● **Exercise goal**: Can you write out all of the material below, word for word?

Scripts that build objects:
+ + + + + + +

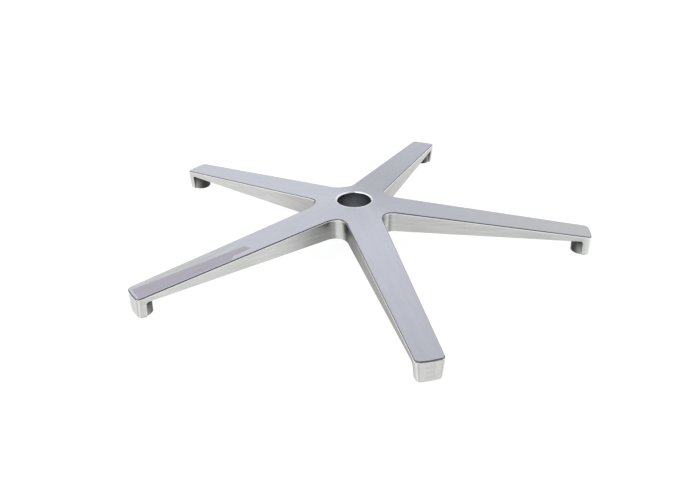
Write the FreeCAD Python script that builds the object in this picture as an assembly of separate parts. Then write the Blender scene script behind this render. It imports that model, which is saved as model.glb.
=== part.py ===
import FreeCAD, Part
import math
import os

# Five-star base of an office chair, one die casting in aluminium.
# Millimetres. Origin: centre of the gas lift socket's mouth. +Z is up, the first arm lies along +X.

V = FreeCAD.Vector

# Plan of the star
arm_count = 5
arm_reach = 350.0            # hub axis to the end face of an arm
root_half_width = 27.8       # half width of an arm's walls, run on to the hub axis
tip_half_width = 20.1        # half width at the end face
notch_radius = 19.0          # fillet in plan between two arms
tip_corner_radius = 5.0      # fillet in plan between a wall and the end face
end_bow_radius = 120.0       # end face is slightly convex in plan
wall_draft = 1.0             # degrees, the outer walls narrow downwards

# Top of the casting, from the socket's mouth outwards
dome_flat_radius = 29.5
dome_slope = 12.4            # degrees
dome_height = 12.0
arm_apex = 0.74              # where the planes of the arms' tops meet the hub axis
arm_slope = 7.45             # degrees, the arms fall towards the tips
top_edge_radius = 2.4

# Lower edge of the arms' walls
lower_edge_apex = -35.1      # where the planes of the lower edges meet the hub axis
lower_edge_slope = 2.96      # degrees
lower_edge_chamfer = 1.0

# Foot at the end of each arm
foot_drop = 76.0             # seat of the caster, below the mouth
foot_length = 14.0
foot_corner_radius = 3.5     # fillet around the seat
corner_share = 0.97          # of the drafted corner's radius at the seat, the most that this fillet takes
foot_hook_radius = 4.0
caster_circle_radius = 338.0
boss_radius = 15.0
boss_draft = 1.0
boss_edge_chamfer = 1.5

# Socket for the caster's 11 mm stem
stem_socket_diameter = 11.1
stem_socket_depth = 24.0
stem_socket_chamfer = 0.8
drill_point_angle = 118.0

# Hub and its tapered socket for the gas lift column
lift_mouth_diameter = 50.0
lift_taper = 1.0 / 20.0      # on the diameter
lift_mouth_chamfer = 1.25
lift_foot_chamfer = 1.0
hub_tube_length = 50.0
hub_tube_radius = 32.5
hub_tube_draft = 1.5
hub_tube_chamfer = 1.5

# Hollow underside
skin_thickness = 4.5
wall_thickness = 3.6         # at the lower edge
core_draft = 1.5             # degrees, the hollow widens downwards
hollow_reach = 316.0
hollow_corner_radius = 8.0
centre_rib_thickness = 3.2
cross_rib_thickness = 3.0
cross_rib_count = 3
cross_rib_first = 112.0
rib_setback = 1.5            # lower edge of the ribs above that of the walls
notch_web_thickness = 4.0

# Room that the cutting tools run past the faces they cut
past = 5.0

sector = 360.0 / arm_count
half_sector = math.radians(sector / 2)


def turned(shape, arm):
    """The same shape, moved from the first arm to another."""
    copy = shape.copy()
    copy.rotate(V(0, 0, 0), V(0, 0, 1), sector * arm)
    return copy


def revolved(corners):
    """A solid of revolution about the hub axis; each corner of its profile is (radius, z)."""
    outline = [V(x, 0, z) for x, z in corners]
    return Part.Face(Part.makePolygon(outline + outline[:1])).revolve(V(0, 0, 0), V(0, 0, 1), 360)


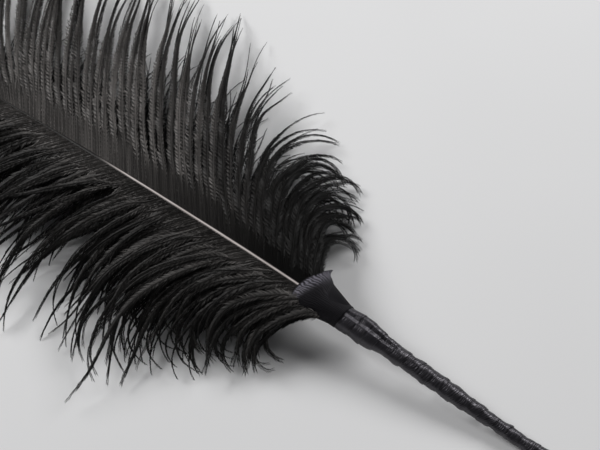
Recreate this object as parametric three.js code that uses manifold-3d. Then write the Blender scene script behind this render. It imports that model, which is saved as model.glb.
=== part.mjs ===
// An ostrich feather, dyed black, lying on a flat surface with satin ribbon bound round its quill.
// Millimetres, +Z up. The origin is under the quill's end, where the binding rests on the surface.
// +X points from the feather's tip to the quill's end, so the feather lies along -X, and the shaft
// arches up off the surface between its two ends while the vane droops to it on both sides.
import * as THREE from "three";
import { ParametricGeometry } from "three/addons/geometries/ParametricGeometry.js";
import { mergeVertices } from "three/addons/utils/BufferGeometryUtils.js";
import Module from "manifold-3d";

// The shaft, measured by its distance from the quill's end.
const QUILL_LENGTH = 100; // bound quill, from its end to the mouth of the binding
const VANE_LENGTH = 205; // shaft that carries the vane
const SHAFT_LENGTH = QUILL_LENGTH + VANE_LENGTH;
const SHAFT_REST_HEIGHT = 2.2; // centre line above the surface at both ends
const SHAFT_ARCH = 16; // how much higher the middle of the shaft stands
const SHAFT_SWEEP = 9; // how far the tip bends to the side
const QUILL_END_RADIUS = 1.25;
const QUILL_RADIUS = 1.9; // at the mouth of the binding
const SHAFT_TIP_RADIUS = 0.35;
const SHAFT_SIDES = 8;
const SHAFT_RINGS = 26;

// The vane: locks of barbs that leave both sides of the shaft and part from each other further out.
const LOCKS_PER_SIDE = 30;
const LOCK_STATIONS = 10; // cross-sections along one lock
const WEB_STATIONS = 4; // the first of them are joined to the neighbours
const ROOT_THICKNESS = 1.5;
const TIP_THICKNESS = 0.5;
const PATH_STEPS = 48; // steps in which a barb's path is added up
// The two sides: length of the longest barbs; their least share of it, the share they rise to over
// the places of `rise`, and the places of `settle`, over which they rise to all of it; then, in
// degrees, the angle from the tip's direction at which barbs leave the shaft and their further turn
// back towards the quill; and how lean, curl and lateness differ by the binding, which fades out
// over the places of `base`.
const SPREAD_SIDE = {
  side: 1,
  length: 126,
  leastShare: 0.33,
  kneeShare: 0.63,
  rise: [-0.06, 0.04],
  settle: [0.06, 0.2],
  launch: 50,
  curl: 17,
  base: [0.02, 0.17],
  baseLean: -8,
  baseCurl: 116,
  baseLateness: 1.5,
};
const DROOPING_SIDE = {
  side: -1,
  length: 83,
  leastShare: 0.66,
  kneeShare: 0.93,
  rise: [-0.1, 0.12],
  settle: [0.1, 0.3],
  launch: 60,
  curl: 20,
  base: [-0.05, 0.34],
  baseLean: 13,
  baseCurl: 90,
  baseLateness: 1.1,
};

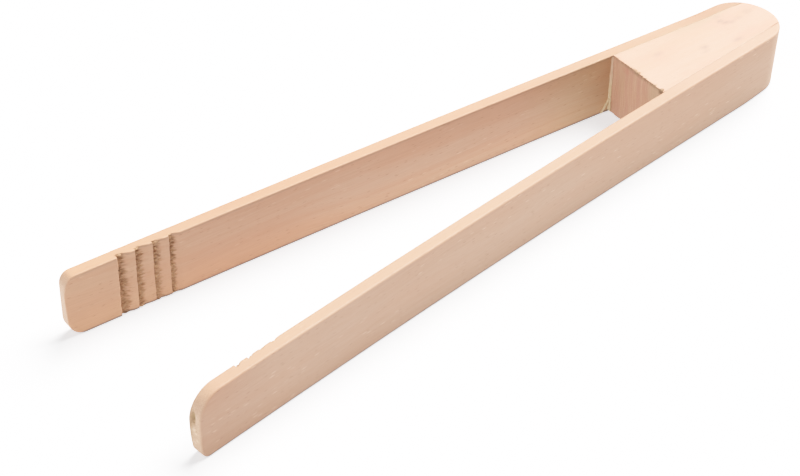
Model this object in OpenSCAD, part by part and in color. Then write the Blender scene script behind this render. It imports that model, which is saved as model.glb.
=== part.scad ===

+ + + + + + +

● **Exercise result**:
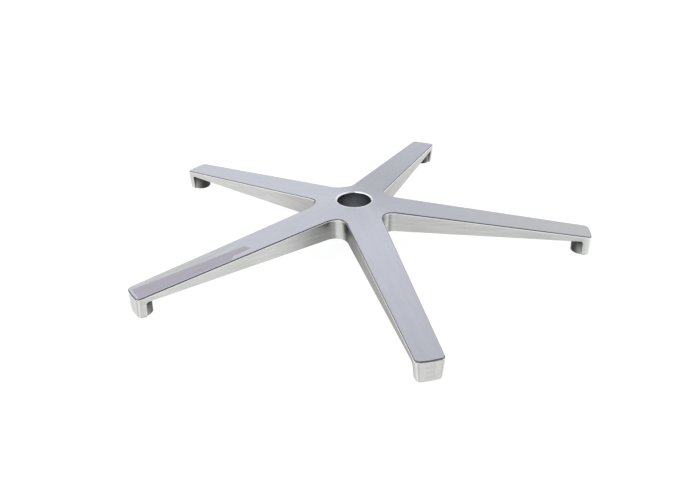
Write the FreeCAD Python script that builds the object in this picture as an assembly of separate parts. Then write the Blender scene script behind this render. It imports that model, which is saved as model.glb.
=== part.py ===
import FreeCAD, Part
import math
import os

# Five-star base of an office chair, one die casting in aluminium.
# Millimetres. Origin: centre of the gas lift socket's mouth. +Z is up, the first arm lies along +X.

V = FreeCAD.Vector

# Plan of the star
arm_count = 5
arm_reach = 350.0            # hub axis to the end face of an arm
root_half_width = 27.8       # half width of an arm's walls, run on to the hub axis
tip_half_width = 20.1        # half width at the end face
notch_radius = 19.0          # fillet in plan between two arms
tip_corner_radius = 5.0      # fillet in plan between a wall and the end face
end_bow_radius = 120.0       # end face is slightly convex in plan
wall_draft = 1.0             # degrees, the outer walls narrow downwards

# Top of the casting, from the socket's mouth outwards
dome_flat_radius = 29.5
dome_slope = 12.4            # degrees
dome_height = 12.0
arm_apex = 0.74              # where the planes of the arms' tops meet the hub axis
arm_slope = 7.45             # degrees, the arms fall towards the tips
top_edge_radius = 2.4

# Lower edge of the arms' walls
lower_edge_apex = -35.1      # where the planes of the lower edges meet the hub axis
lower_edge_slope = 2.96      # degrees
lower_edge_chamfer = 1.0

# Foot at the end of each arm
foot_drop = 76.0             # seat of the caster, below the mouth
foot_length = 14.0
foot_corner_radius = 3.5     # fillet around the seat
corner_share = 0.97          # of the drafted corner's radius at the seat, the most that this fillet takes
foot_hook_radius = 4.0
caster_circle_radius = 338.0
boss_radius = 15.0
boss_draft = 1.0
boss_edge_chamfer = 1.5

# Socket for the caster's 11 mm stem
stem_socket_diameter = 11.1
stem_socket_depth = 24.0
stem_socket_chamfer = 0.8
drill_point_angle = 118.0

# Hub and its tapered socket for the gas lift column
lift_mouth_diameter = 50.0
lift_taper = 1.0 / 20.0      # on the diameter
lift_mouth_chamfer = 1.25
lift_foot_chamfer = 1.0
hub_tube_length = 50.0
hub_tube_radius = 32.5
hub_tube_draft = 1.5
hub_tube_chamfer = 1.5

# Hollow underside
skin_thickness = 4.5
wall_thickness = 3.6         # at the lower edge
core_draft = 1.5             # degrees, the hollow widens downwards
hollow_reach = 316.0
hollow_corner_radius = 8.0
centre_rib_thickness = 3.2
cross_rib_thickness = 3.0
cross_rib_count = 3
cross_rib_first = 112.0
rib_setback = 1.5            # lower edge of the ribs above that of the walls
notch_web_thickness = 4.0

# Room that the cutting tools run past the faces they cut
past = 5.0

sector = 360.0 / arm_count
half_sector = math.radians(sector / 2)


def turned(shape, arm):
    """The same shape, moved from the first arm to another."""
    copy = shape.copy()
    copy.rotate(V(0, 0, 0), V(0, 0, 1), sector * arm)
    return copy


def revolved(corners):
    """A solid of revolution about the hub axis; each corner of its profile is (radius, z)."""
    outline = [V(x, 0, z) for x, z in corners]
    return Part.Face(Part.makePolygon(outline + outline[:1])).revolve(V(0, 0, 0), V(0, 0, 1), 360)


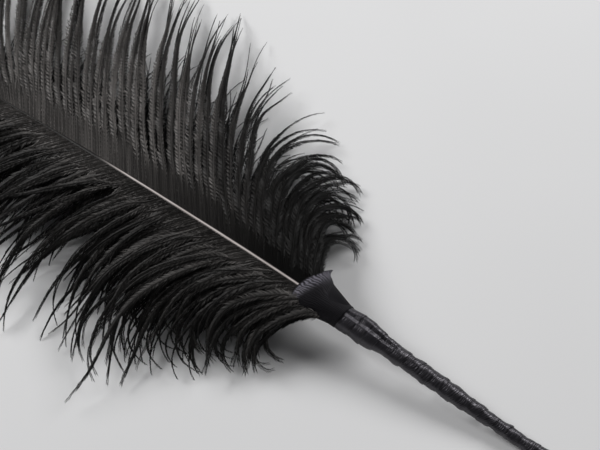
Recreate this object as parametric three.js code that uses manifold-3d. Then write the Blender scene script behind this render. It imports that model, which is saved as model.glb.
=== part.mjs ===
// An ostrich feather, dyed black, lying on a flat surface with satin ribbon bound round its quill.
// Millimetres, +Z up. The origin is under the quill's end, where the binding rests on the surface.
// +X points from the feather's tip to the quill's end, so the feather lies along -X, and the shaft
// arches up off the surface between its two ends while the vane droops to it on both sides.
import * as THREE from "three";
import { ParametricGeometry } from "three/addons/geometries/ParametricGeometry.js";
import { mergeVertices } from "three/addons/utils/BufferGeometryUtils.js";
import Module from "manifold-3d";

// The shaft, measured by its distance from the quill's end.
const QUILL_LENGTH = 100; // bound quill, from its end to the mouth of the binding
const VANE_LENGTH = 205; // shaft that carries the vane
const SHAFT_LENGTH = QUILL_LENGTH + VANE_LENGTH;
const SHAFT_REST_HEIGHT = 2.2; // centre line above the surface at both ends
const SHAFT_ARCH = 16; // how much higher the middle of the shaft stands
const SHAFT_SWEEP = 9; // how far the tip bends to the side
const QUILL_END_RADIUS = 1.25;
const QUILL_RADIUS = 1.9; // at the mouth of the binding
const SHAFT_TIP_RADIUS = 0.35;
const SHAFT_SIDES = 8;
const SHAFT_RINGS = 26;

// The vane: locks of barbs that leave both sides of the shaft and part from each other further out.
const LOCKS_PER_SIDE = 30;
const LOCK_STATIONS = 10; // cross-sections along one lock
const WEB_STATIONS = 4; // the first of them are joined to the neighbours
const ROOT_THICKNESS = 1.5;
const TIP_THICKNESS = 0.5;
const PATH_STEPS = 48; // steps in which a barb's path is added up
// The two sides: length of the longest barbs; their least share of it, the share they rise to over
// the places of `rise`, and the places of `settle`, over which they rise to all of it; then, in
// degrees, the angle from the tip's direction at which barbs leave the shaft and their further turn
// back towards the quill; and how lean, curl and lateness differ by the binding, which fades out
// over the places of `base`.
const SPREAD_SIDE = {
  side: 1,
  length: 126,
  leastShare: 0.33,
  kneeShare: 0.63,
  rise: [-0.06, 0.04],
  settle: [0.06, 0.2],
  launch: 50,
  curl: 17,
  base: [0.02, 0.17],
  baseLean: -8,
  baseCurl: 116,
  baseLateness: 1.5,
};
const DROOPING_SIDE = {
  side: -1,
  length: 83,
  leastShare: 0.66,
  kneeShare: 0.93,
  rise: [-0.1, 0.12],
  settle: [0.1, 0.3],
  launch: 60,
  curl: 20,
  base: [-0.05, 0.34],
  baseLean: 13,
  baseCurl: 90,
  baseLateness: 1.1,
};

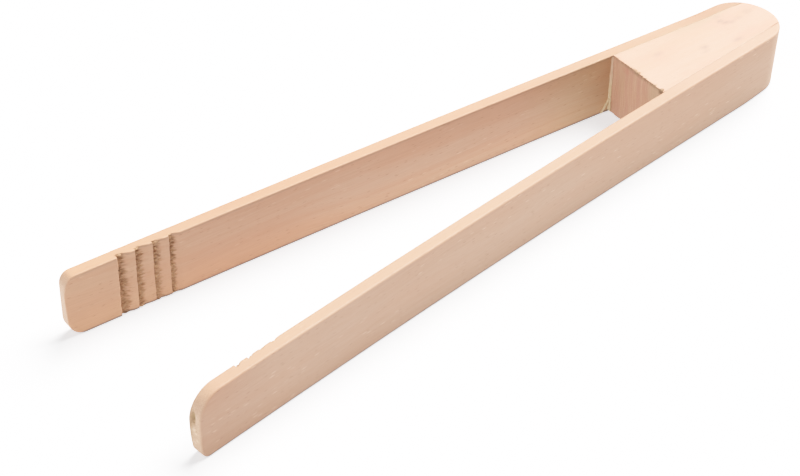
Model this object in OpenSCAD, part by part and in color. Then write the Blender scene script behind this render. It imports that model, which is saved as model.glb.
=== part.scad ===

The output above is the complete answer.